On Jan 26, 2007, at 6:09 AM, Jack Gostl wrote:
The amount of spam getting through my filters has been steadily
increasing. From a start of under two percent up to over ten
percent. It was getting pretty bad, so I finally, just on a hunch,
I wiped my Bayes files and rebuilt them. And, voila!, I'm now
running under one percent.
Has anyone else seen this? Are there any suggestions as to how to
deal with this? Should I regularly rebuild the bayes files?
Appreciate any advice.
Jack
I will attempt to answer your question from someone who has almost
zero experience with SpamAssassin but years of experience with
Bayesian filters.
You should not have to regularly rebuild your files. This is kind of
contrary to the whole notion of statistical filtering and if true may
indicate that SA has a problem with their approach.
However you may have an issue with how you conduct your training.
It is this area where I might have some useful information to share...

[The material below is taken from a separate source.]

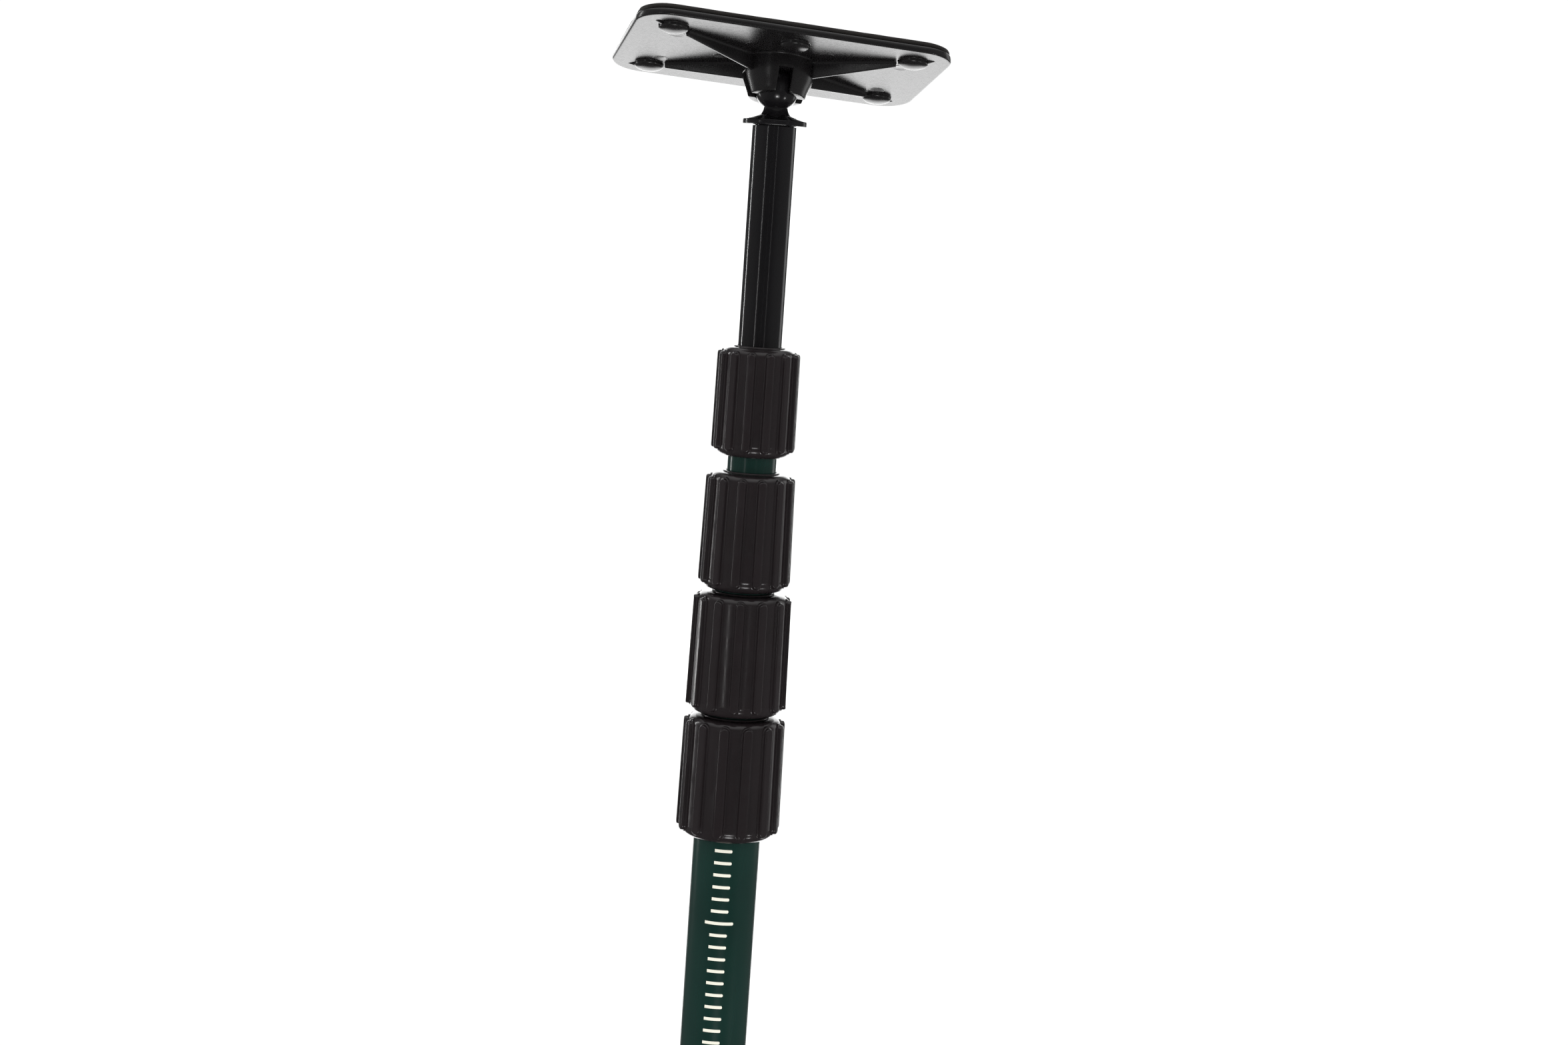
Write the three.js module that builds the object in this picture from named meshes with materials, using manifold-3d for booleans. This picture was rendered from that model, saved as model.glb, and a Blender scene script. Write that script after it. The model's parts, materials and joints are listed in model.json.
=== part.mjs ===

As I understand it, which means I could be wrong, SpamAssassin will
learn from past emails only when it's sufficiently good/bad and
ignore the grey areas in between.
This means that your bayesian filter is only going to be able to pick
up intelligence on the obvious spam and ignore all those in a grey
area (just barely spam).
Options are:
greater reinforcement of learning what is spam/ham through user
feedback. Take everything that is in this grey area and instruct SA
on the good/bad status. This is really a refinement of the current
autolearn or "train on everything". But again, I could be wrong
about how SA deals with Bayesian learning.
"train on error" Once you get a sufficient database of tokens, only
train those that you specifically identify as an error, disabling the
auto-learn aspect of SA. This keeps the database small and prevents
(or minimizes) database poisoning.
"train to exhaustion" which means once you tag an email as incorrect
you keep training the database until the database can score it
correctly. You might have to refeed an email many times into the
database. But I don't think SA will even allow you to do this.
Other Bayesian classifiers will.
My personal experience with other Bayesian classifiers has been the
'train on error" to be extremely effective over a long period of time
with a minimal impact on the database/performance of the applications.